Don't be so priggish about drugs. George smokes weed and hash, fairly harmless substances not unknown, I'll warrant, to many members of this list. LB is nothing if not a book of the Sixties, and a comment on that time (also ES is a MUCH druggier book). Sophie is not drugged but under a spell; her sleep has been stolen by the changeling child, Lilac, so that she is in a near-coma much of the time without being able to sleep soundly. And Alice is not a drug user at all (oh, she may have inhaled once or twice, but who hasn't?). They are not losing their memories through drugs, they are being gathered in by the fairies and half-fairies for a purpose that you may well disapprove of but is certainly clearly presented. How you can call it a cautionary tale, I don't understand. Caution against what? The end of the world? Some of the books it borrows from, and I think especially of Charles Kingsley's -Water Babies-, were indeed cautionary tales, but this one is not, IMO.

> It appears that the characters have progressively opened themselves up to
> manipulation by forces that have no real love for humanity at all, a point
> made here and there. The Christian-Humanist, or at least Christian-Gnostic
> elements found in Crowley's earlier works, are left behind as these
> generations move farther and farther into fantasy and futility, and lose
> their humanity.

JC did not invent the heartless fairy, he has just used the old idea in a provocative and original way. The fairies are manipulating the Drinkwater clan (including dozens and dozens of cousins) to keep themselves alive. The half-fairy sisters use Smokey to father their children. I think that Alice really does love him (so does Sophie in a distracted, off-hand, sisterly way), but the fairy side of her entraps and uses him. Your mistake, I think, is to think of JC as a Christian. A Gnostic he certainly is, no doubt about it (when you get to the AEgypt novels it is no longer subtext), but, though he was raised a Catholic, I doubt that he is a Christian now, at least as you interpret it. 

> Even this: They keep thinking that the "world within is larger than the
> world without." This is presented as something that might well be true. But
> in fact, the world within is NOT larger, but far smaller. These people's
> lives are shrinking down, and so is their world. It only appears large to
> them.

This is difficult to answer. In one sense, you are right. The world is winding to an end, and only the chosen will be saved (a very Gnostic notion). The fairies (Pharisees) have chosen. Smokey solves the great riddle of the orrery, which makes the universe tick, but he does it too late. I really dislike the Eigenblick subplot, just like Robert Ludlam. But look: Sylvie really is Titania. Fred really is a dryad. Smokey really is a saint, and he believes he has led a good and happy life. I believe it too. We may have made a mess of one world, but another will survive.These are joyous things as well as nostalgic and melancholic. I am suprised that you did not pick up Smokey's saint-like nature (this being your absolutely favorite approach). When Smokey accepts Alice's childhood in his Gladstone bag, he, in a sense, takes on the whole burden of humanity. He lays it down just before he dies--like Moses, he cannot reach the promised land. But, though this is sad, it is also quite won!
!
derful, as sacrifice is often seen to be wonderful.
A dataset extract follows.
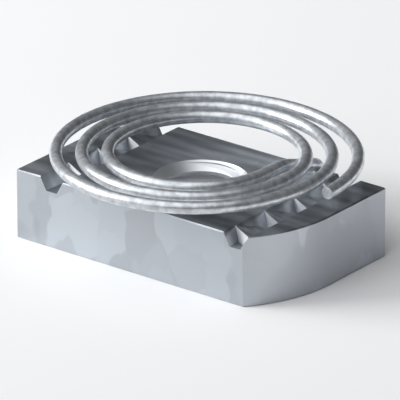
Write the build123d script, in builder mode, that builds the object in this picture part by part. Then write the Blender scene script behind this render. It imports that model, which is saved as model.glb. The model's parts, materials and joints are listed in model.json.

> It all seemed quite horrible to me. I might think, "Well, you're just
> reading this as a Christian humanist," but in the light of Crowley's
> earlier works, it appears to me that such a reaction is what he designed.
> De-humanization seems to be a large theme with him, and no something he
> thinks is a good idea in anything else he has written. (Though I've not yet
> read any of the AEgypt quartet -- I'd rather wait until it's all done.)
> Thus, while this is not a Crowley discussion list, I thought it might be
> good to bring it up here, since Wolfe evidently thinks highly of Crowley's
> work and alludes to it. Anyone want to point me to a good analysis of this
> book? Anyone want to agree, disagree, or show me what I've missed? The
> novel seems extremely trivial to me, unless it is really a cleverly
> disguised horror tale.

I do not think it is a trivial book, and I believe the majority of critics agree with me. Although, I admit, I haven't read any of them! Still, I do know there was a *lot* written about this book, and it shouldn't be hard to find. You also, I think, quite miss the lattitude given by the American Gothic tradition, which very much includes Faulkner, and virtually always includes a sense of generational decrepitude. As in most big, baggy, original works (and I'm glad they're still being written), there are many gestures to the past. In this one, it is the Victorian fairy tradition (very much including the illustrations of Rackham and Dulac, as well as the many books alluded to), theosophy and "spiritism," as you say (and you are surely aware of the conections among these) as well as Hudson River Gothic.

Mantis and I have written (seperately) a series of articles, great and small, about JC. The only one on LB was by me, in the NYRSF, and it was a small one, even cutish, with a cute little sidebar. It was NOT a critical appraisal of the book (which we would like to have, actually, and a discussion here might lead up to). Anyone who wants it/them, however, please e-mail me, and I'll send it as an attachment pronto. (Let me know if you have a Mac or are still in Word 3, etc. etc.; I have a translation device).

If you want to take this further, we should probably take it to e-mail, unless the list votes to keep it here. I know that mantis would join an e-mail discussion, though, and maybe others would too.